Come presentato da Adam Smith nel suo magnum opus “Ricerca sulla natura e sulla causa di ricchezza delle nazioni”, la concezione economica fondata sull'illuminismo in Europa era in rapido mutamento. Adam Smith è il padre dell'attuale paradigma di modelli economici e della scienze economica moderna.

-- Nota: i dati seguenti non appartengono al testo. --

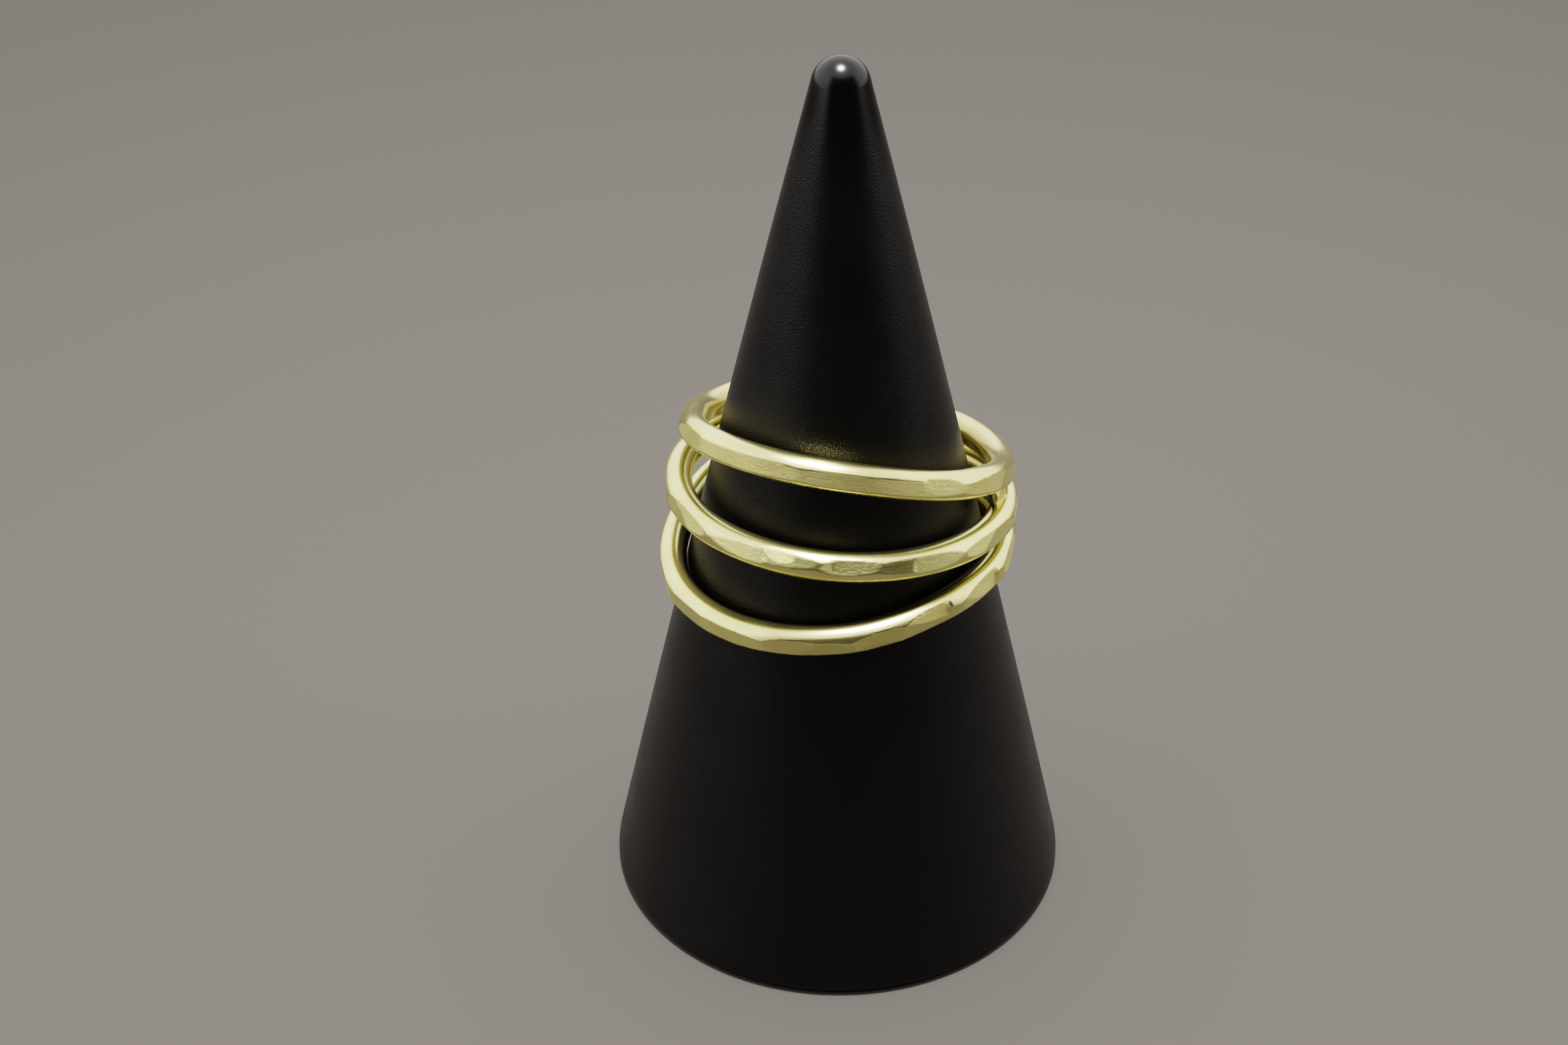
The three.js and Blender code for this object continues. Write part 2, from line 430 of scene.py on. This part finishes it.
def all_blows():
    """The blows that show, and even ones with seeded variation round the hidden back."""
    blows = list(FRONT_BLOWS)
    chance = np.random.default_rng(BACK_BLOW_SEED)
    for start, end in BACK_TURNS:
        count = max(2, round((end - start) / BACK_BLOW_STEP))
        for i in range(count):
            blows.append((
                start + (end - start) * (i + 0.5) / count,
                chance.uniform(-BACK_BLOW_TILT, BACK_BLOW_TILT),
                chance.uniform(-BACK_BLOW_SWING, BACK_BLOW_SWING),
                chance.uniform(*BACK_BLOW_DEPTH),
                chance.uniform(*BACK_BLOW_LENGTH),
                chance.uniform(*BACK_BLOW_WEAR),
            ))
    return blows


def soft_min(one, other, softness):
    """The lesser of two, rounded where they cross."""
    near = np.maximum(softness - np.abs(one - other), 0) / softness
    return np.minimum(one, other) - near ** 2 * softness / 4


def hammered_radii(wire, lengths, turns, angles, ring):
    """Distance from the wire's middle to its hammered surface for each station and side, how far each
    point lies inside a flat, from 0 to 1, and the wear of that flat."""
    radii = np.full((len(turns), len(angles)), wire)
    cut = np.zeros_like(radii)
    lips = np.zeros_like(radii)
    wear = np.zeros_like(radii)
    never = 10 * wire
    for turn, tilt, swing, depth, length, wear_here in all_blows():
        half = length * MM / 2
        past = lengths - np.interp(turn, turns, lengths)
        rows = np.where(np.abs(past) < half * BLOW_REACH)[0]
        level = wire - depth * MM * (1 - (past[rows] / half) ** 2)
        level = level - math.tan(math.radians(swing)) * past[rows]
        facing = np.cos(angles + math.radians(tilt))
        cut_off = level[:, None] / np.maximum(facing, BLOW_LEAST_FACING)[None]
        flat = np.where(facing > BLOW_LEAST_FACING, cut_off, never)
        depth_here = wire - flat
        from_lip = (depth_here / ring.lip + LIP_PLACE) / LIP_WIDTH
        lips[rows] = np.maximum(lips[rows], np.exp(-from_lip ** 2))
        wear[rows] = np.where(depth_here > cut[rows], wear_here, wear[rows])
        cut[rows] = np.maximum(cut[rows], depth_here)
        radii[rows] = soft_min(radii[rows], flat, ring.edge)
    in_flat = np.clip(cut / (2 * ring.edge), 0, 1)
    radii += ring.lip * lips * (1 - in_flat)
    return radii, in_flat, wear


def make_wire_mesh(route, ring):
    """The hammered wire: a long sheet rolled to a bar, bent along the route and hammered."""
    sides, stations = ring.sides, ring.stations
    skin = bmesh.new()
    bmesh.ops.create_grid(skin, x_segments=stations, y_segments=sides, size=0.5)
    places = np.array([vert.co for vert in skin.verts])
    station = np.rint((places[:, 0] + 0.5) * stations).astype(int)
    side = np.rint((places[:, 1] + 0.5) * sides).astype(int)

    even = np.arange(sides + 1) * 2 * math.pi / sides
    angles = even - SIDE_CROWDING * np.sin(even)
    turns = np.linspace(route.first, route.last, stations + 1)
    frames = np.array([[tuple(v) for v in route.frame(turn)] for turn in turns])
    lengths = np.concatenate(([0], np.cumsum(np.linalg.norm(np.diff(frames[:, 0], axis=0), axis=1))))
    radii, in_flat, wear = hammered_radii(route.wire, lengths, turns, angles, ring)

    to_end = np.minimum(lengths, lengths[-1] - lengths)
    part = np.clip(1 - to_end / (END_ROUNDING * route.wire), 0, 1)
    narrowed = 1 - np.sqrt(np.clip(1 - part ** 2, 0.0, 1))
    radii *= (1 - narrowed * END_NARROWING)[:, None]

    layer = skin.loops.layers.uv.new("wire")
    girth = route.wire * 2 * math.pi
    for face in skin.faces:
        for loop in face.loops:
            row, column = station[loop.vert.index], side[loop.vert.index]
            loop[layer].uv = (lengths[row] / MM, girth * column / sides / MM)
    hammered = skin.verts.layers.float.new("hammered")
    worn = skin.verts.layers.float.new("worn")
    inner = skin.verts.layers.float.new("inner")
    for i, vert in enumerate(skin.verts):
        row, column = station[i], side[i]
        vert[hammered] = in_flat[row, column]
        vert[worn] = wear[row, column] * in_flat[row, column]
        # How far a point faces inward, towards the cone: the material paints shade there.
        vert[inner] = max(0.0, -math.cos(angles[column]))
        centre, _, outward, across = frames[row]
        turned = math.cos(angles[column]) * outward + math.sin(angles[column]) * across
        radius = radii[row, column]
        if in_flat[row, column] > 0:
            spot = Vector(centre + turned * radius) / PITTING_WIDTH
            radius += ring.pitting * in_flat[row, column] * noise.noise(spot)
        vert.co = Vector(centre + turned * radius)
    bmesh.ops.remove_doubles(skin, verts=skin.verts, dist=WIRE_WELD)
    rims = [edge for edge in skin.edges if edge.is_boundary]
    bmesh.ops.holes_fill(skin, edges=rims, sides=sides)
    return finish_mesh(skin, "wrap_ring_hammered")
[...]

Secondo Adam Smith, in pieno accordo con la mentalità illuministica, il mercato così come ogni aspetto della società è mosso da leggi comprensibili e in un equilibrio cosmologicamente virtuoso. La sua dottrina (definibile “liberismo”) sostiene pertanto fondamentale un'economia di libero mercato in cui il Governo non interviene (laissez-faire), poiché il fenomeno macroscopico che emerge dagli interessi individuali dei singoli a beneficiare dalla libertà economica porta a un giovamento all'intera società. Attribuisce un gran valore all'iniziativa dei singoli individui e all'importanza della libera circolazione di merci, mentre il protezionismo è visto come una minaccia per lo sviluppo di un ordine internazionale basato sulla divisione del lavoro tra paesi produttivamente complementari e specializzati in specifiche competenze commerciali. Le forze di mercato (domanda e offerta) sono rappresentate da un ente fisico in chiave provvidenzialistica che Adam Smith chiama la “mano invisibile del libero mercato”

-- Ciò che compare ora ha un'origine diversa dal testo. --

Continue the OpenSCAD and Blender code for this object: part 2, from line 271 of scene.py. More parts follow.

Thomas Malthus sviluppò ulteriormente il pensiero di Smith, giungendo ad una riflessione di tipo economico e demografico sull'aumento della popolazione in Inghilterra tra la fine del diciottesimo e la prima metà del diciannovesimo secolo: secondo Malthus, siccome la produzione di materie prime aumentava linearmente mentre la popolazione aumentava geometricamente, non era più sostenibile per lo Stato occuparsi della povertà; sarebbero dovuti essere gli stessi poveri a limitare i loro ritmi riproduttivi e in particolare evitare i matrimoni precoci. Il problema per Malthus stava proprio nella liberazione sessuale e nel tasso eccessivo di aumento della crescita demografica fuori controllo. Malthus fu il primo a riconoscere la gravità di un fallimento del mercato dinanzi alla sovrapproduzione, dovuta al calo del potere d'acquisto della popolazione che non è più in grado di permettersi le merci realizzate, determinando così una crisi economica.
Nel 1834, spinto dal nuovo pensiero liberista, fu emanato un provvedimento che privava i poveri di alcun sussidio pubblico. Ciò costrinse una migrazione in massa di poveri dalle campagne alle città, alla ricerca di una qualsiasi occupazione che gli consentisse il sostentamento.

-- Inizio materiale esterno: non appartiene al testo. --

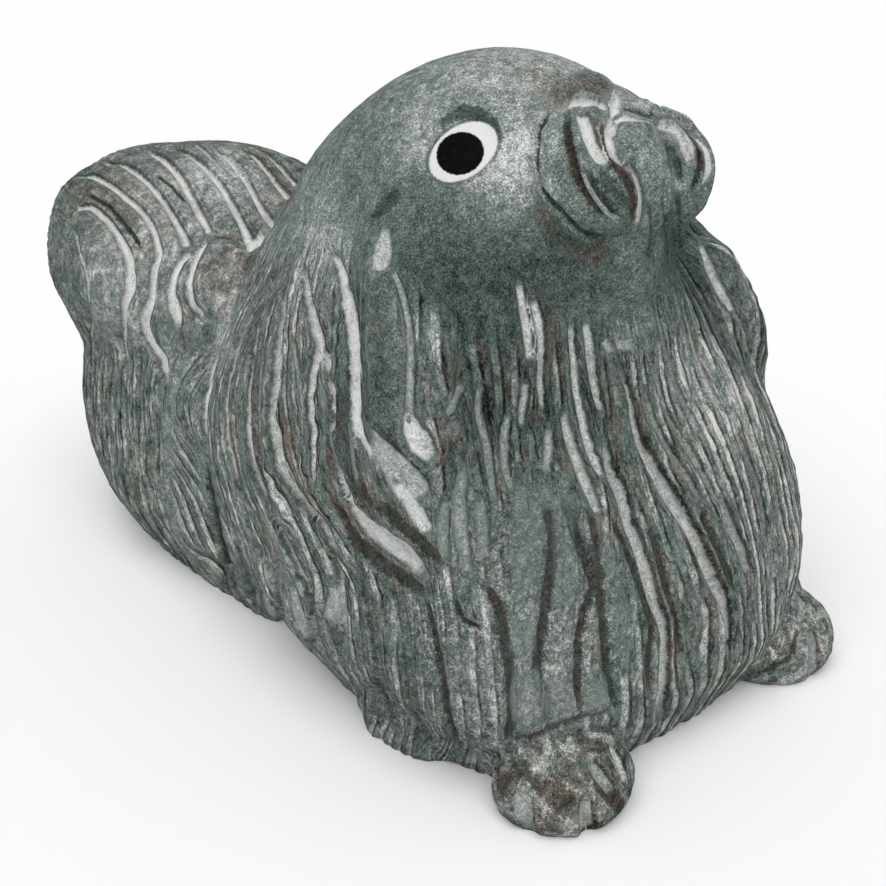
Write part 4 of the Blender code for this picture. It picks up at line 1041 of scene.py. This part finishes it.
# What each pattern adds to the value, to the brown and to the height of the bump: a share
# everywhere, and a further one where a mask holds.
# the painted shade beside the grooves, beside the strips (line) and in the crevices darkens the value here
valueShares = {
    "grain": {"all": 0.46, "smooth": 0.16}, "blotch": {"all": 0.12, "paws": 0.10, "haunch": 0.12},
    "mottle": {"all": 0.18, "smooth": 0.08, "paws": 0.04, "haunch": 0.12, "tail": 0.12},
    "crust": {"all": 0.26, "smooth": 0.10, "paws": -0.02, "crusted": 0.34},
    "patch": {"paws": 0.36}, "patchStep": {"paws": 0.14},
    "streak": {"hairy": 0.40, "hairyTail": -0.22}, "thread": {"hairy": 0.20, "hairyTail": -0.11},
    "crack": {"all": -0.04, "hairy": -0.08}, "slits": {"all": -0.14, "tail": 0.10},
    "pits": {"all": -0.24, "crusted": -0.14}, "strip": {"all": 0.20, "haunch": -0.10},
    "line": {"all": -0.19, "haunch": 0.057}, "halo": {"all": 0.16}, "paintedWallShade": {"all": -0.34},
    "valleys": {"hairy": 0.16}, "darkSpecks": {"all": -0.14}, "paleSpecks": {"all": 0.12}}
# the painted shade beside the grooves and strips and in the crevices also turns brown
brownShares = {
    "earth": {"all": 0.95}, "thread": {"hairy": 0.6}, "blotch": {"all": 0.5}, "crust": {"all": 0.5},
    "grain": {"all": 0.3}, "paintedWallShade": {"all": 0.24}, "line": {"all": 0.3}, "creviceShadeMask": {"all": 0.25},
    "paleMask": {"all": -0.7}, "strip": {"all": -0.2}}
heightShares = {
    "grain": {"all": 0.4}, "speck": {"all": 0.2}, "crust": {"all": 0.3, "crusted": 0.8},
    "streak": {"hairy": 0.7, "hairyTail": -0.4}, "strip": {"all": -0.5}, "line": {"all": -0.5},
    "slits": {"all": -0.4}, "creviceShadeMask": {"all": -0.6}, "paleMask": {"all": -0.5}, "paintedWallShade": {"all": -0.3}}
# dark, darkCover and darkGrain set the painted shade in the crevices; the pale entries set the wash in the
# grooves
fills = {"darkCover": 0.88, "dark": 0.14, "darkGrain": 0.35, "pale": 0.42, "paleGain": 0.61,
         "paleGrain": 0.42,
         "paleSpecks": 0.12, "coverFull": 0.45}
surface = {"roughness": 0.88, "pupilRoughness": 0.38, "bump": 0.0004, "specular": 0.03}


# sum of pattern * (share everywhere + mask * share of each mask)
def blend(patterns, masks, shares):
    total = 0.0
    for name, places in shares.items():
        amount = places.get("all", 0.0)
        for place, share in places.items():
            if place != "all":
                amount = masks[place] * share + amount
        total = patterns[name] * amount + total
    return total


# Grooves: the pale bottom and its halo, painted shade on the walls at its two sides (stronger
# on the side to the camera's right), and painted shade in the dark crevices. The borders are frayed by the
# noise.
def grooveMasks(paint, patterns, hairy, wallShadeAmount):
    pale, paleAmount, paleSide = paint.attribute("wash")
    dark, darkAmount, darkSide = paint.attribute("shade")
    grain, crust, streak = [patterns[name] for name in ("grain", "crust", "streak")]
    ragged = grain * 0.35 + crust * 0.55 + streak * 0.25 * hairy

    # half widths from a groove's middle: exact beside the middle, and never near zero
    # where two grooves meet half way
    def fromMiddle(cone, side):
        return paint.maths("MAXIMUM", paint.maths("ABSOLUTE", side), (1 - cone) * groove["cone"] - 0.7)

    def beyondSide(side, far, farthest):
        return paint.step(side + ragged * 0.6, 1.2, 1.5) * (1 - paint.step(side + ragged * 1.4, far,
                                                                           farthest))

    frayed = (grain * 1.2 + crust * 1.6 + patterns["mottle"] * 0.2) * (0.4 + hairy * 0.6)
    paleQ = fromMiddle(pale, paleSide) + frayed + streak * 0.4 * hairy
    covered = 1 - paint.step(paleQ, 0.9, 1.7)
    darkQ = fromMiddle(dark, darkSide) + ragged * 1.1 + grain * 0.6 * hairy
    sides = beyondSide(paleSide, 1.7, 2.9) + beyondSide(paleSide * -1.0, 1.5, 2.5) * 0.5
    patterns["paleMask"] = covered * paleAmount
    patterns["halo"] = (1 - paint.step(paleQ + crust * 1.4 + grain * 1.2, 1.4, 3.2)) * paleAmount
    # painted shade on the walls beside the pale bottom, stronger on the side to the camera's right
    patterns["paintedWallShade"] = sides * wallShadeAmount * paint.step(pale, 0.02, 0.15)
    # painted shade in the dark crevices and folds
    patterns["creviceShadeMask"] = (1 - paint.step(darkQ, 0.6, 1.7)) * darkAmount
    clear = 1 - paint.step(paint.maths("MAXIMUM", pale, dark), 0.15, 0.5)
    return ragged, clear, paleAmount, covered * paint.step(paleAmount, 0.0, fills["coverFull"])


# Strips between the drawn grooves: pale in the valleys, with a dark line of painted shade,
# partly brown, on one side of each. Each strand has its own strength, which changes slowly along it.
def strandLines(paint, patterns, ragged, free, turns, along, region):
    strandId = paint.maths("ROUND", turns)
    offset = turns - strandId
    spot = paint.vector(strandId * 3.71, along * 0.07, region * 7.0)
    presence = paint.noise(spot, 1.0, 2.0, 0.5, 0.0, 2.6)
    width = 0.19 + presence * 0.14
    inside = 1 - paint.step(paint.maths("ABSOLUTE", offset) + ragged * 0.16 - width, -0.05, 0.05)
    beside = offset - width + ragged * 0.14
    edge = paint.step(beside, -0.03, 0.03) * (1 - paint.step(beside, 0.10, 0.22))
    patterns["strip"] = inside * paint.step(presence, -0.25, 0.1) * free
    # the dark line is painted shade on the valley's shadow side
    patterns["line"] = edge * paint.step(presence, -0.35, 0.0) * free


# The eye: an oval of white paint with a dark rim under it, and a round black pupil, both
# measured along the cheek from the eye's middle.
def paintEye(paint, colour, spot, patterns):
    x, y, z = paint.parts(spot)
    grain, crust = patterns["grain"], patterns["crust"]
    cx, cy, cz = cast([eyePaint["pixel"]] * 2, 2)[0]
    dx = paint.maths("ABSOLUTE", x) * -1.0 - cx
    dy, dz = y - (cy - layout["neckToMiddle"]), z - cz
    (rx, ry, rz), (ux, uy, uz) = eyePaint["right"], eyePaint["up"]
    u = dx * rx + dy * ry + dz * rz
    v = dx * ux + dy * uy + dz * uz
    near = 1 - paint.step(paint.maths("SQRT", dx * dx + dy * dy + dz * dz), *eyePaint["near"])

    def oval(middle, radii, turn=0.0):
        c, s = math.cos(math.radians(turn)), math.sin(math.radians(turn))
        a = (u - middle[0]) * (c / radii[0]) + (v - middle[1]) * (s / radii[0])
        b = (v - middle[1]) * (c / radii[1]) - (u - middle[0]) * (s / radii[1])
        reach = paint.maths("SQRT", a * a + b * b) + grain * eyePaint["ragged"]
        return (1 - paint.step(reach, 0.96, 1.02)) * near

    rim = [radius * eyePaint["rim"] for radius in eyePaint["white"]]
    rimMask = oval(eyePaint["whiteShift"], rim, eyePaint["whiteTurn"])
    whiteMask = oval(eyePaint["whiteShift"], eyePaint["white"], eyePaint["whiteTurn"])
    pupilMask = oval((0.0, 0.0), eyePaint["pupil"])
    colour = paint.mix(rimMask * 0.45, colour, patina["green"][2][1])
    chipped = paint.step(grain + crust * 0.6, 0.16, 0.4) * 0.35
    colour = paint.mix(whiteMask * (0.97 - chipped), colour, patina["white"])
    # lighter patches in the black: partly worn paint, partly painted sheen on the glossy pupil
    black = paint.mix(paint.step(crust + grain * 0.4, 0.05, 0.5) * 0.55, patina["pupil"], patina["worn"])
    return paint.mix(pupilMask, colour, black), whiteMask, pupilMask


def dressCasting(made):
    paint = Paint("patinated concrete")
    place = paint.out(paint.node("TexCoord"), "Object")
    spot = paint.out(paint.node("VectorMath", {"operation": "SCALE"}, i0=place, i3=1 / layout["step"]))
    turns, along, region = paint.attribute("hair")
    wallShadeAmount, hollow, paws = paint.attribute("edge")
    smooth, earth, tone = paint.attribute("form")
    hairy = 1 - smooth
    haunch, tail = paint.step(region, 0.2, 0.4), paint.step(region, 0.7, 0.9)
    masks = {"smooth": smooth, "hairy": hairy, "paws": paws, "crusted": paint.attribute("crusted")[0],
             "haunch": haunch, "tail": tail, "hairyTail": hairy * tail}

    patterns = {name: paint.noise(spot, *row) for name, row in noises.items()}
    grain, speck, crust = [patterns[name] for name in ("grain", "speck", "crust")]
    fine = paint.vector(turns * 3.4, along * 0.34, region * 7.0)
    broad = paint.vector(turns * 1.6 + 40.0, along * 0.10, region * 7.0)
    slit = paint.noise(paint.vector(turns * 1.1 + 9.0, along * 0.16, region * 3.0), 1.0, 3.0, 0.6, 0.5)
    patterns["streak"] = streak = paint.noise(fine, 1.0, 5.0, 0.75, 0.4)
    patterns["thread"] = paint.noise(broad, 1.0, 3.0, 0.55, 0.3)
    patterns["slits"] = (1 - paint.step(paint.maths("ABSOLUTE", slit) + grain * 0.02, 0.015,
                                        0.07)) * hairy
    vein = 1 - paint.step(paint.maths("ABSOLUTE", patterns["vein"]), 0.02, 0.09)
    patterns["crack"] = vein * paint.step(patterns["veinPlace"], 0.0, 0.3)
    patterns["pits"] = paint.step(patterns["pit"], 0.26, 0.42)
    patterns["patchStep"] = paint.step(patterns["patch"], -0.12, 0.12)
    patterns["valleys"] = paint.step(hollow + streak * 0.4 + grain * 0.3, 0.45, 0.9)
    patterns["darkSpecks"] = paint.step(speck, 0.22, 0.42)
    patterns["paleSpecks"] = paint.step(speck * -1.0, 0.26, 0.45)
    patterns["earth"] = earth
    ragged, clear, paleAmount, covered = grooveMasks(paint, patterns, hairy, wallShadeAmount)
    strandLines(paint, patterns, ragged, hairy * clear * (1 - tail * 0.75), turns, along, region)

    value = blend(patterns, masks, valueShares) + tone - paws * patina["pawsDarker"]
    value = value * patina["contrast"] + patina["middle"] + patina["lift"]
    # the crevices are filled with their painted shade
    creviceShadeMask, crevice = patterns["creviceShadeMask"], fills["dark"] + (grain + crust) * fills["darkGrain"]
    value = value * (1 - creviceShadeMask * fills["darkCover"]) + creviceShadeMask * crevice
    bottom = fills["pale"] + paleAmount * fills["paleGain"] + (grain + crust) * fills["paleGrain"]
    bottom = bottom - paint.step(speck, 0.2, 0.4) * fills["paleSpecks"]
    value = value * (1 - covered) + covered * bottom
    brown = paint.step(blend(patterns, masks, brownShares), 0.25, 0.65)
    value = value - brown * patina["brownDarker"]
    green, worn = [paint.ramp(value, patina[name]) for name in ("green", "brown")]
    colour = paint.mix(brown * patina["brownest"], green, worn)
    colour, whiteMask, pupilMask = paintEye(paint, colour, spot, patterns)

    gloss = pupilMask * (surface["roughness"] - surface["pupilRoughness"])
    height = blend(patterns, masks, heightShares) * (1 - whiteMask * 0.8)
    bump = paint.node("Bump", Strength=1.0, Distance=surface["bump"], Height=height)
    paint.tree.links.new(colour.socket, paint.shader.inputs["Base Color"])
    paint.tree.links.new((surface["roughness"] - gloss).socket, paint.shader.inputs["Roughness"])
    paint.tree.links.new(bump.outputs["Normal"], paint.shader.inputs["Normal"])
    paint.shader.inputs["Specular IOR Level"].default_value = surface["specular"]
    made.data.materials.clear()
    made.data.materials.append(paint.material)


dressCasting(casting)
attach(casting, "root")
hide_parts("dog")
print("casting dressed")

studio = {"floor": 3.0, "floorColour": srgb(248, 248, 248), "world": 0.55, "sunFrom": (-0.45, -0.35, 1.0),
          "sunPower": 1.9, "sunSpread": 55.0}


def makeStudio():
    half = studio["floor"] / 2
    floor = meshObject("floor", np.array([(-half, -half, 0), (half, -half, 0), (half, half, 0),
                                          (-half, half, 0)], float),
                       np.array([(0, 1, 2, 3)]))
    sheet = Paint("pale floor")
    sheet.shader.inputs["Base Color"].default_value = studio["floorColour"]
    sheet.shader.inputs["Roughness"].default_value = 0.9
    floor.data.materials.append(sheet.material)
    world = bpy.data.worlds.new("studio")
    world.use_nodes = True
    world.node_tree.nodes["Background"].inputs["Color"].default_value = (1, 1, 1, 1)
    world.node_tree.nodes["Background"].inputs["Strength"].default_value = studio["world"]
    bpy.context.scene.world = world
    light = bpy.data.lights.new("overhead", "SUN")
    light.energy, light.angle = studio["sunPower"], math.radians(studio["sunSpread"])
    lamp = bpy.data.objects.new("overhead", light)
    bpy.context.scene.collection.objects.link(lamp)
    lamp.location = studio["sunFrom"]
    lamp.rotation_mode = "QUATERNION"
    lamp.rotation_quaternion = Vector(studio["sunFrom"]).to_track_quat("Z", "Y")


def makeCamera():
    eye, right, up, back = cameraFrame()
    lens = bpy.data.cameras.new("camera")
    lens.sensor_width = 36.0
    lens.lens = lens.sensor_width * photo["focal"] / photo["size"]
    lens.clip_start, lens.clip_end = 0.01, 20.0
    made = bpy.data.objects.new("camera", lens)
    bpy.context.scene.collection.objects.link(made)
    made.location = Vector(eye + np.array((0, -layout["neckToMiddle"], 0))) * layout["step"]
    made.rotation_mode = "QUATERNION"
    made.rotation_quaternion = Vector(-back).to_track_quat("-Z", "Y")
    bpy.context.scene.camera = made


makeStudio()
makeCamera()
bpy.context.scene.view_settings.view_transform = "Standard"
print("studio and camera ready")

Dal 1842 iniziarono a essere abolite le leggi sui cereali e sul granturco (“Corn laws”), che tutelavano gli interessi di determinati grandi proprietari ma limitavano l'efficacia del nuovo assetto capitalistico/liberoscambista allora maggiormente in auge in Inghilterra.
Il socialismo nacque innanzitutto come una critica, da parte di numerosi intellettuali, dei problemi causati dall'industrializzazione dell'Ottocento. Questi individuarono nell'abolizione totale della proprietà privata una soluzione a queste problematiche. Nel nuovo ordine sociale, infatti, la reale ricchezza non risiedeva più nella proprietà terrena di per sé, ma nel capitalismo: lo sfruttamento dei propri capitali per produrre beni e ricevere così proventi. I capitalisti si avvalevano per arricchirsi dei loro capitali (compresi i mezzi di produzione) e della classe operaia (proletariato), che non avendo alcun capitale non gode di alcuna mobilità sociale. I primi ad autodefinirsi “socialisti” in Inghilterra furono i sostenitori dell'imprenditore utopista Owen. Era inizialmente solo un modello prettamente teorico e utopistico, finalizzato a definire una società ideale ma incapace di realizzarsi nel concreto tramite politiche, come osservato da Thomas More che al modello societario ideale dedicò appunto un'opera intitolata Utopia.
Dagli utopisti si distinsero invece i filosofi ed economisti Karl Marx e Friedrich Engels, che anziché socialisti si denominarono “comunisti”. Secondo Marx lo stato deve individuare le cause dell'oppressione dei proletari e occuparsene, eliminandole direttamente. Non è dunque sufficiente che tuteli i diritti dell'uomo e del cittadino così come erano stati definiti nel 1776 e nel 1789: essi infatti erano stati costruiti su un fondamento individualista ed egoistico; non si trattava dei diritti del cittadino, ma del borghese. Nel 1847 Marx ed Engels fondarono la Lega dei Comunisti con lo slogan “Proletari di tutto il mondo, unitevi!”, e nel 1848 scrissero il Manifesto del Partito Comunista. Con Il Capitale (1867) Marx riuscì a dare legittimità e rigore scientifico alla sua concezione della storia e della cultura, esponendo il concetto del surplus/plusvalore.